From the listing below, extract each line containing the string "joints".

----------

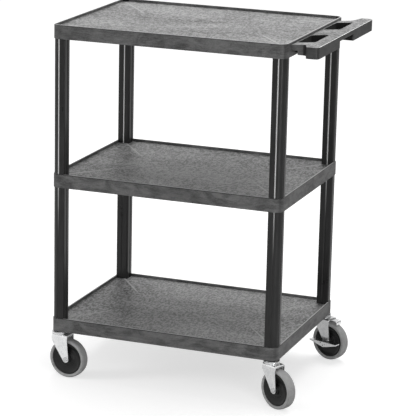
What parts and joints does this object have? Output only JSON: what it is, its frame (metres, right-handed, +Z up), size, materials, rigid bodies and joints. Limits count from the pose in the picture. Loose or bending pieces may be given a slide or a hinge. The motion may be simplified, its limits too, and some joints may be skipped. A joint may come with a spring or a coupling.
{
  "type": "utility cart",
  "caption": "Charcoal plastic utility cart: lipped shelves on corner posts, moulded push handle at one end, swivel casters, rocker brakes on the back casters",
  "frame": {"origin": "on the floor under the middle of the cart's outline", "axes": "+Z up, +X along the shelves towards the handle, +Y towards the back"},
  "size_m": [0.697, 0.4862, 0.913],
  "materials": {
    "charcoal_plastic": "moulded structural foam, fine grained top, faintly swirled skirts",
    "post_plastic": "smooth moulded plastic, slightly glossy",
    "hub_plastic": "smooth black moulding",
    "sleeve_plastic": "plain black moulding",
    "grey_rubber": "matte non-marking rubber",
    "zinc_plate": "bright zinc plated pressing",
    "bright_steel": "plain bright steel"
  },
  "bodies": {
    "frame": {"bottom_shelf": "charcoal_plastic", "middle_shelf": "charcoal_plastic", "top_shelf": "charcoal_plastic", "lower_post_front_left": "post_plastic", "lower_post_front_right": "post_plastic", "lower_post_back_left": "post_plastic", "lower_post_back_right": "post_plastic", "upper_post_front_left": "post_plastic", "upper_post_front_right": "post_plastic", "upper_post_back_left": "post_plastic", "upper_post_back_right": "post_plastic", "caster_sleeve_front_left": "sleeve_plastic", "caster_sleeve_front_right": "sleeve_plastic", "caster_sleeve_back_left": "sleeve_plastic", "caster_sleeve_back_right": "sleeve_plastic", "caster_stem_front_left": "zinc_plate", "caster_stem_front_right": "zinc_plate", "caster_stem_back_left": "zinc_plate", "caster_stem_back_right": "zinc_plate"},
    "swivel_front_left": {"race_cup_front_left": "zinc_plate", "race_balls_front_left": "bright_steel", "fork_front_left": "zinc_plate", "axle_bolt_front_left": "bright_steel", "axle_nut_front_left": "bright_steel", "bush_front_left": "bright_steel"},
    "wheel_front_left": {"hub_front_left": "hub_plastic", "tyre_front_left": "grey_rubber"},
    "swivel_front_right": {"race_cup_front_right": "zinc_plate", "race_balls_front_right": "bright_steel", "fork_front_right": "zinc_plate", "axle_bolt_front_right": "bright_steel", "axle_nut_front_right": "bright_steel", "bush_front_right": "bright_steel"},
    "wheel_front_right": {"hub_front_right": "hub_plastic", "tyre_front_right": "grey_rubber"},
    "swivel_back_left": {"race_cup_back_left": "zinc_plate", "race_balls_back_left": "bright_steel", "fork_back_left": "zinc_plate", "axle_bolt_back_left": "bright_steel", "axle_nut_back_left": "bright_steel", "bush_back_left": "bright_steel", "brake_shoe_back_left": "zinc_plate"},
    "wheel_back_left": {"hub_back_left": "hub_plastic", "tyre_back_left": "grey_rubber"},
    "pedal_back_left": {"brake_pedal_back_left": "zinc_plate"},
    "swivel_back_right": {"race_cup_back_right": "zinc_plate", "race_balls_back_right": "bright_steel", "fork_back_right": "zinc_plate", "axle_bolt_back_right": "bright_steel", "axle_nut_back_right": "bright_steel", "bush_back_right": "bright_steel", "brake_shoe_back_right": "zinc_plate"},
    "wheel_back_right": {"hub_back_right": "hub_plastic", "tyre_back_right": "grey_rubber"},
    "pedal_back_right": {"brake_pedal_back_right": "zinc_plate"}
  },
  "joints": [
    {"name": "caster_swivel_front_left", "type": "hinge", "parent": "frame", "child": "swivel_front_left", "pos_m": [-0.32295, -0.1988, 0.116], "axis": [0, 0, 1], "continuous": true},
    {"name": "wheel_spin_front_left", "type": "hinge", "parent": "swivel_front_left", "child": "wheel_front_left", "pos_m": [-0.2971, -0.20152, 0.05038], "axis": [0.1045, 0.9945, 0], "continuous": true},
    {"name": "caster_swivel_front_right", "type": "hinge", "parent": "frame", "child": "swivel_front_right", "pos_m": [0.25005, -0.1988, 0.116], "axis": [0, 0, 1], "continuous": true},
    {"name": "wheel_spin_front_right", "type": "hinge", "parent": "swivel_front_right", "child": "wheel_front_right", "pos_m": [0.27321, -0.21061, 0.05038], "axis": [0.454, 0.891, 0], "continuous": true},
    {"name": "caster_swivel_back_left", "type": "hinge", "parent": "frame", "child": "swivel_back_left", "pos_m": [-0.32295, 0.2212, 0.116], "axis": [0, 0, 1], "continuous": true},
    {"name": "wheel_spin_back_left", "type": "hinge", "parent": "swivel_back_left", "child": "wheel_back_left", "pos_m": [-0.29773, 0.21491, 0.05038], "axis": [0.2419, 0.9703, 0], "continuous": true},
    {"name": "brake_pedal_hinge_back_left", "type": "hinge", "parent": "swivel_back_left", "child": "pedal_back_left", "pos_m": [-0.29773, 0.21491, 0.05038], "axis": [0.2419, 0.9703, 0], "range_deg": [0, 12]},
    {"name": "caster_swivel_back_right", "type": "hinge", "parent": "frame", "child": "swivel_back_right", "pos_m": [0.25005, 0.2212, 0.116], "axis": [0, 0, 1], "continuous": true},
    {"name": "wheel_spin_back_right", "type": "hinge", "parent": "swivel_back_right", "child": "wheel_back_right", "pos_m": [0.27463, 0.21273, 0.05038], "axis": [0.3256, 0.9455, 0], "continuous": true},
    {"name": "brake_pedal_hinge_back_right", "type": "hinge", "parent": "swivel_back_right", "child": "pedal_back_right", "pos_m": [0.27463, 0.21273, 0.05038], "axis": [0.3256, 0.9455, 0], "range_deg": [0, 12]}
  ]
}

----------

Exercise response:
What parts and joints does this object have? Output only JSON: what it is, its frame (metres, right-handed, +Z up), size, materials, rigid bodies and joints. Limits count from the pose in the picture. Loose or bending pieces may be given a slide or a hinge. The motion may be simplified, its limits too, and some joints may be skipped. A joint may come with a spring or a coupling.
  "joints": [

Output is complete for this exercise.